Cuando las elecciones parecen cada vez más lejanas, estamos asistiendo a un penoso espectáculo de “pactos”. Pero, “¿quién pacta con el enemigo?”, se lo pregunta Fernando Vallespín en El País. “Este es el residuo que ha dejado tras de sí la nueva ola populista, que ha contagiado a los demás partidos su visión schmittiana de la política y la glorificación del enfrentamiento existencial. La polarización sataniza a los adversarios e inmuniza, en consecuencia, frente al entendimiento. Las palabras, los relatos, importan. Son actos performativos. No es fácil pactar con alguien al que previamente has calificado de felón. Y esto hace que se cree una burbuja en el precio de los escaños si se busca la transversalidad”, añade.

Pero en este contexto, Manuel Valls y Nicolás Redondo Terreros creen que tenemos una gran oportunidad. “Hoy en sucesivas elecciones, los ciudadanos españoles han abierto la posibilidad de volver a esa política de entendimiento en las grandes cuestiones que nos afectan, y rechazarla sería una gravísima frivolidad, sólo entendida por el triunfo entre nuestros políticos del egoísmo tribal sobre los intereses generales. Tal vez iría mejor a todos los españoles si nuestros representantes pusieran más interés en imitar a sus antecesores que en nombrarlos, muchas veces exclusivamente para tapar alguna vergüenza”.

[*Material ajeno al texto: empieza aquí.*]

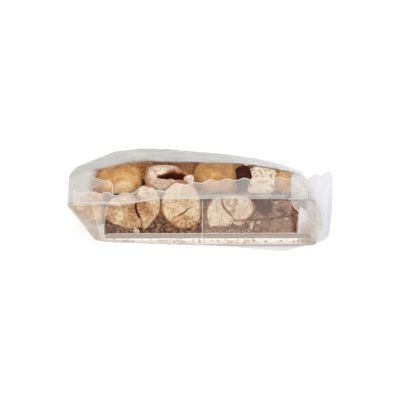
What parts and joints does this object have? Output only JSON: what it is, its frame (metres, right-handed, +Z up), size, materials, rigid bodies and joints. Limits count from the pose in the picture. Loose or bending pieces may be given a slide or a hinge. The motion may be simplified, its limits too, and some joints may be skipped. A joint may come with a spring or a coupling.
{
  "type": "nut brittle in a clear film bag",
  "caption": "Bar of nut brittle sealed in a clear film bag with crimped, wavy-cut end seals; the seal in front is folded up.",
  "frame": {"origin": "middle of the bag's base on the surface it lies on", "axes": "+Z up; +X along the end seals, to the right of a viewer who faces the front seal; +Y from the front seal to the back seal"},
  "size_m": [0.0914, 0.066, 0.0234],
  "materials": {
    "clear_film": "clear, slightly hazy glossy film",
    "caramel": "dark hard caramel, broken faces sugary and glittering",
    "roasted_nut": "skinned roasted nut under a thin caramel coat",
    "cut_nut": "cream cut nut, matt"
  },
  "bodies": {
    "root": {"film_bag": "clear_film"}
  },
  "joints": []
}
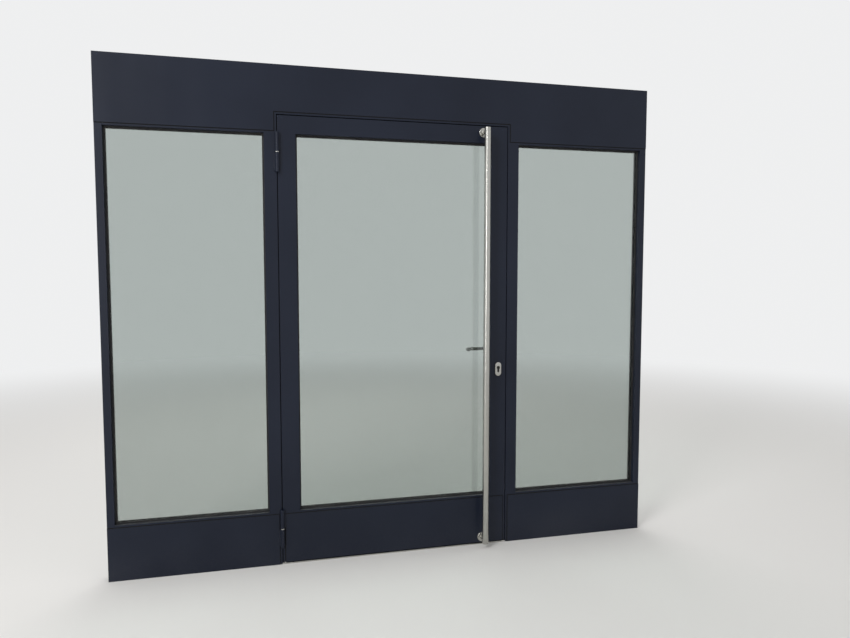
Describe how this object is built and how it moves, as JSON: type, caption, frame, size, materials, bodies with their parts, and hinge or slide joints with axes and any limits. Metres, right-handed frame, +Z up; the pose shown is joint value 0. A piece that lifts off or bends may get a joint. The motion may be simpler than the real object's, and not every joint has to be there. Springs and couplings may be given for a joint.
{
  "type": "glazed steel entrance door with two sidelights",
  "caption": "Outward opening glazed steel entrance door between fixed glass sidelights, with a full-height pull bar, cylinder lock, inside lever and weld-on hinges.",
  "frame": {"origin": "middle of the set's width at mid-depth of the profiles, on the floor", "axes": "+X to the right seen from outside, +Y from the outside face to the inside face, +Z up"},
  "size_m": [2.84, 0.212, 2.489],
  "materials": {
    "paint": "semi-gloss dark slate paint",
    "glass": "clear float glass, slightly green",
    "gasket": "matt black",
    "spacer": "mill",
    "board": "raw board",
    "block": "matt",
    "stainless": "satin",
    "zinc_steel": "zinc plated",
    "nickel": "satin, blackened"
  },
  "bodies": {
    "frame": {"left_jamb": "paint", "right_jamb": "paint", "frame_head": "paint", "hinge_mullion": "paint", "lock_mullion": "paint", "door_transom": "paint", "left_transom": "paint", "right_transom": "paint", "sill_rails": "paint", "base_rails": "paint", "threshold": "stainless", "frame_cores": "board", "header_sheet_outer": "paint", "header_sheet_inner": "paint", "kick_sheets_outer": "paint", "kick_sheets_inner": "paint", "left_glass": "glass", "right_glass": "glass", "sidelight_spacers": "spacer", "sidelight_gaskets": "gasket", "sidelight_beads": "paint", "sidelight_blocks": "block", "frame_seal": "gasket", "strike_keep": "stainless", "keep_screws": "zinc_steel", "frame_knuckles": "paint", "hinge_pins": "zinc_steel", "hinge_washers": "stainless"},
    "leaf": {"leaf_knuckles": "paint", "hinge_stile": "paint", "lock_stile": "paint", "leaf_top_rail": "paint", "leaf_glass_rail": "paint", "leaf_bottom_rail": "paint", "leaf_kick_core": "board", "leaf_kick_sheet_outer": "paint", "leaf_kick_sheet_inner": "paint", "leaf_glass": "glass", "leaf_spacer": "spacer", "leaf_gaskets": "gasket", "leaf_beads": "paint", "leaf_blocks": "block", "bottom_seal": "gasket", "pull_bar": "stainless", "bar_caps": "stainless", "bar_rosettes": "stainless", "lock_case": "zinc_steel", "lock_faceplate": "stainless", "lock_tabs": "zinc_steel", "lock_screws": "zinc_steel", "cylinder_housing": "nickel", "cylinder_plates": "stainless", "lever_plate": "stainless"},
    "lever": {"inside_lever": "stainless", "follower": "zinc_steel", "spindle": "zinc_steel"},
    "latch": {"latch_bolt": "zinc_steel"},
    "dead": {"dead_bolt": "zinc_steel"},
    "plug": {"cylinder_plug": "nickel"}
  },
  "joints": [
    {"name": "leaf_swing", "type": "hinge", "parent": "frame", "child": "leaf", "pos_m": [-0.599, -0.0455, 0], "axis": [0, 0, -1], "range_deg": [0, 100]},
    {"name": "lever_turn", "type": "hinge", "parent": "leaf", "child": "lever", "pos_m": [0.552, 0.06, 1.062], "axis": [0, -1, 0], "range_deg": [0, 40], "stiffness_Nm_per_rad": 1.5, "springref_deg": -25.78},
    {"name": "latch_slide", "type": "slide", "parent": "leaf", "child": "latch", "axis": [-1, 0, 0], "range_m": [0, 0.012]},
    {"name": "key_turn", "type": "hinge", "parent": "leaf", "child": "plug", "pos_m": [0.552, 0, 0.97], "axis": [0, 1, 0], "range_deg": [0, 360]},
    {"name": "dead_slide", "type": "slide", "parent": "leaf", "child": "dead", "axis": [1, 0, 0], "range_m": [0, 0.02]}
  ],
  "couplings": [
    {"joint": "latch_slide", "follows": "lever_turn", "m_per_rad": 0.01718},
    {"joint": "key_turn", "follows": "dead_slide", "rad_per_m": 314.15}
  ]
}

¿Son esas grandes cuestiones comunes? ¿Qué es lo que nos afecta? “Estoy bien, tranquila, normal, y entonces una mala noticia, la enfermedad de un amigo o una reprimenda de mi jefe hacen que me hunda, que me sienta pequeña y llena de angustia”. Son las palabras de una lectora que reproduce Rosa Montero en El País Semanal. Montero entiende bien la sensación. “Cuando nos muerde el miedo, no suele ser por estos motivos de sobrado peso, sino por locuritas. Miedo a quedar mal. A que no te quieran. A hacer el ridículo. Miedo a que se demuestre que no vales lo suficiente, que no sabes, que no sirves, que eres una impostora (ay, el estúpido síndrome del impostor, padecido mayoritariamente por mujeres). Miedo a que te odien, exacerbado por la ponzoña de las redes. Pero también: a que te despidan, a que tu pareja te abandone, a que tu hijo se drogue. (…) Miro hoy hacia atrás y me doy cuenta de que esos soponcios silenciosos forman parte de la vida de muchos. De que, para bastantes personas, vivir es ir cayendo de cuando en cuando en esos pozos”.

Alba Carballal, en El Norte de Castilla, da un paso más. “Santiago Alba Rico escribió una vez que un polvo rápido es muy frustrante cuando uno busca un abrazo largo, y tiene razón: frente a la acumulación y el coleccionismo de cuerpos ajenos, la verdadera apuesta radical pasa por la construcción en común, por los cuidados y por la reparación delicada de lo que se ha roto. Pero el Escorial no se levantó en un día, y hoy nos faltan horas; no ya para imaginar una vida en común, sino para crear un relato que nos permita narrarnos en plural”.